GARDEN REACH SHIPBUILDERS & ENGINEERS, a ship building company in India, under the administrative control of the Ministry of Defence.
Call & Research Report by HDFC Securities
Sector: Ship Building
CMP Rs. 455.4, Target Rs. 540 (19% upside potential)
Target Period: 12 Months
Garden Reach Shipbuilders & Engineers Ltd (GRSE) is a ship building company in India, under the administrative control of the Ministry of Defence. The company is engaged in shipbuilding and ship repairing, engine assembling and testing, and engineering products and has built more than 107 warships for various roles, starting from state-of-the-art frigates and corvettes to fast patrol boats. The company has a total of eight units, of which seven (shipbuilding and repair, engineering and training) are located in and around Kolkata, and one (engine division) assembles and tests new diesel engines and repairs and reconditions old engines of Naval and Coast Guard Ships) is located in Ranchi, Jharkhand.

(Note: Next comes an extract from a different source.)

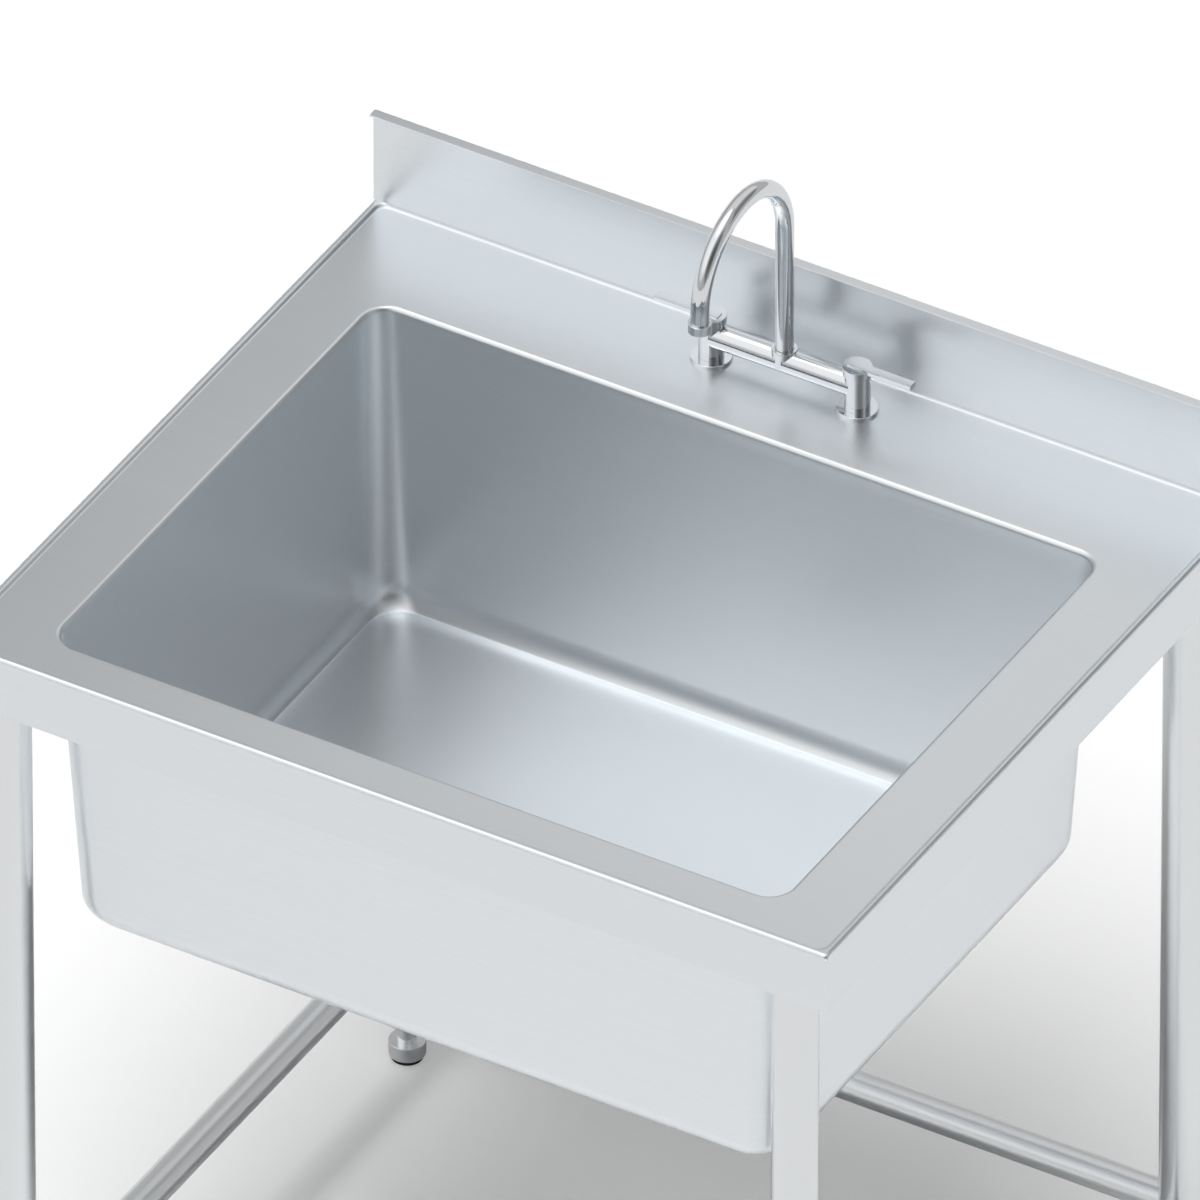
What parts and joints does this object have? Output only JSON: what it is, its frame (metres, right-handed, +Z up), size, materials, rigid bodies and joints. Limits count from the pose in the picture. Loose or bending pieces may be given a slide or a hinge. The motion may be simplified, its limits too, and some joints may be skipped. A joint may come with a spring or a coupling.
{
  "type": "utility laundry sink",
  "caption": "Free-standing stainless utility sink with a deep bowl, raised-edge worktop, upstand, tubular underframe, levelling feet and a deck-mounted bridge tap.",
  "frame": {"origin": "on the floor below the centre of the worktop's outline", "axes": "+Z up, +Y towards the wall behind the sink, +X to the right of someone who stands in front of it"},
  "size_m": [0.9, 0.75, 1.1909],
  "materials": {
    "satin_steel": "satin stainless sheet",
    "tube_steel": "satin stainless tube",
    "foot_steel": "turned stainless",
    "strainer_steel": "polished stainless",
    "dark_steel": "blackened screw steel",
    "chrome": "bright chrome plate",
    "brass": "plain machined brass",
    "black_rubber": "matt black rubber",
    "grey_plastic": "matt grey moulding",
    "fibre": "pressed fibre"
  },
  "bodies": {
    "sink": {"worktop": "satin_steel", "splashback": "satin_steel", "bowl": "satin_steel", "channel_left": "satin_steel", "channel_right": "satin_steel", "channel_front": "satin_steel", "channel_rear": "satin_steel", "leg_socket_front_left": "satin_steel", "leg_socket_front_right": "satin_steel", "leg_socket_rear_left": "satin_steel", "leg_socket_rear_right": "satin_steel", "leg_setscrews": "dark_steel", "leg_front_left": "tube_steel", "leg_front_right": "tube_steel", "leg_rear_left": "tube_steel", "leg_rear_right": "tube_steel", "rail_left": "tube_steel", "rail_right": "tube_steel", "rail_rear": "tube_steel", "leg_insert_front_left": "grey_plastic", "leg_insert_front_right": "grey_plastic", "leg_insert_rear_left": "grey_plastic", "leg_insert_rear_right": "grey_plastic", "strainer_body": "strainer_steel", "waste_gasket": "black_rubber", "waste_washer": "fibre", "waste_locknut": "grey_plastic", "tailpiece": "chrome", "tailpiece_washer": "black_rubber", "coupling_nut": "grey_plastic", "tap_body": "chrome", "tap_flange_left": "chrome", "tap_flange_right": "chrome", "tap_gasket_left": "black_rubber", "tap_gasket_right": "black_rubber", "tap_shank_left": "brass", "tap_shank_right": "brass", "tap_washers": "black_rubber", "tap_nuts": "brass", "tap_cartridge_left": "brass", "tap_cartridge_right": "brass", "spout_setscrew": "dark_steel"},
    "basket": {"strainer_basket": "strainer_steel", "basket_stopper": "black_rubber"},
    "left_lever": {"tap_handle_left": "chrome", "tap_spindle_left": "brass"},
    "right_lever": {"tap_handle_right": "chrome", "tap_spindle_right": "brass"},
    "swivel_spout": {"spout": "chrome", "spout_orings": "black_rubber", "aerator_housing": "chrome", "aerator_insert": "grey_plastic"},
    "levelling_foot_front_left": {"foot_front_left": "foot_steel", "foot_pad_front_left": "black_rubber"},
    "levelling_foot_front_right": {"foot_front_right": "foot_steel", "foot_pad_front_right": "black_rubber"},
    "levelling_foot_rear_left": {"foot_rear_left": "foot_steel", "foot_pad_rear_left": "black_rubber"},
    "levelling_foot_rear_right": {"foot_rear_right": "foot_steel", "foot_pad_rear_right": "black_rubber"}
  },
  "joints": [
    {"name": "left_lever_turn", "type": "hinge", "parent": "sink", "child": "left_lever", "pos_m": [-0.075, 0.326, 0.9718], "axis": [0, 0, 1], "range_deg": [0, 90]},
    {"name": "right_lever_turn", "type": "hinge", "parent": "sink", "child": "right_lever", "pos_m": [0.075, 0.326, 0.9718], "axis": [0, 0, -1], "range_deg": [0, 90]},
    {"name": "spout_swivel", "type": "hinge", "parent": "sink", "child": "swivel_spout", "pos_m": [0, 0.326, 0.9713], "axis": [0, 0, 1], "range_deg": [-90, 90]},
    {"name": "basket_lift", "type": "slide", "parent": "sink", "child": "basket", "axis": [0, 0, 1], "range_m": [0, 0.012]},
    {"name": "foot_front_left_screw", "type": "slide", "parent": "sink", "child": "levelling_foot_front_left", "axis": [0, 0, -1], "range_m": [0, 0.025]},
    {"name": "foot_front_right_screw", "type": "slide", "parent": "sink", "child": "levelling_foot_front_right", "axis": [0, 0, -1], "range_m": [0, 0.025]},
    {"name": "foot_rear_left_screw", "type": "slide", "parent": "sink", "child": "levelling_foot_rear_left", "axis": [0, 0, -1], "range_m": [0, 0.025]},
    {"name": "foot_rear_right_screw", "type": "slide", "parent": "sink", "child": "levelling_foot_rear_right", "axis": [0, 0, -1], "range_m": [0, 0.025]}
  ]
}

GRSE’s order book stood at Rs 22,242 crore comprises of six ship building projects with 23 platforms, as of Dec 31, 2022. These include 15 ships for the Indian Navy. That is three ships of the P‐17 Alpha Advanced Frigate (P‐17A), eight ships of the Antisubmarine Warfare Shallow Water Crafts (ASW SWC), and four ships of the Survey Vessel Large (SVL) project. The company is executing an order for the Indian Coast Guard for a Fast Patrol Vessel (FPV). GRSE is also executing a project for the Government of Bangladesh comprising of six Patrol Boats, one Passenger cum Cargo Vessel for the Co‐operative Republic of Guyana, and one project for a next‐generation electric ferry for the Government of West Bengal. Recently, the company signed contract of Rs 3,500 crore (approx.) on competitive bidding, boosting the Shipyard’s credentials for building next generation warships indigenously, with the first next generation off-shore patrol vessels (NGOPV) scheduled to be delivered in 44 months.
The company continues to hold a strong order book of close to Rs 22,242 crore, which is ~9 times its TTM revenue. Recently, the company launched six ships (one P 17 Alpha, one Anti‐Submarine Shallow Water Craft (ASW SWC), two Survey Vessels, a Fast Patrol Vessel and one vessel that is being exported to the Government of Guyana. The company expects deliveries and execution to be better in the next 2-3 years because of the large-value projects, currently under execution. That apart, with metal and energy prices easing, margins could be better, supporting higher earnings in the coming quarters. Notably, the company is sitting on a cash and cash equivalents of close to Rs 3,900 crore (part of this is contract signing amount), as of Sept 30, 2022. With the elevated interest rates, treasury income should grow, thus supporting earnings further.
The Indian defence sector is going through a major transformational phase as the government looks committed to reducing imports and increasing indigenisation of various key defence platforms, systems and associated equipment required for these platforms. The defence shipbuilding segment continues to look promising on account of ambitious acquisition plan of Indian Navy and Indian Coast Guard which is quite encouraging for the Indian Shipbuilders and the entire eco-system. A number of Requests for Proposals (RFPs) for various shipbuilding projects have been floated by the MoD during last one year and some more are expected to come out in the near future. Further, the MoD plans to increase export of defence products to $3.59 billion by the end of 2024-25. Being a shipbuilder, GRSE could be one of beneficiaries.
Valuation & Recommendation:
The company has ability to sustain the overall performance at the present level in a competitive environment, while maintaining leadership in warship building and retaining its largely debt-free status with comfortable liquidity. Growth momentum is expected to continue in the coming quarters. The company is currently working on seven projects, comprising 15 ships for the Navy, Coast Guard, and others. While the company can pass through the higher cost, a sudden spike in prices of raw materials, like steel and energy, can impact profitability.
Investors could buy in the Rs 450-460 band and add more on dips to Rs. 401-409 band (10.5x FY25E EPS). Base case fair value of the stock is Rs 501 (13x FY25E EPS) and the bull case fair value of the stock is Rs 540 (14x FY25E EPS) over the next two to three quarters. At the CMP of Rs 455 the stock trades at 11.8x FY25E EPS.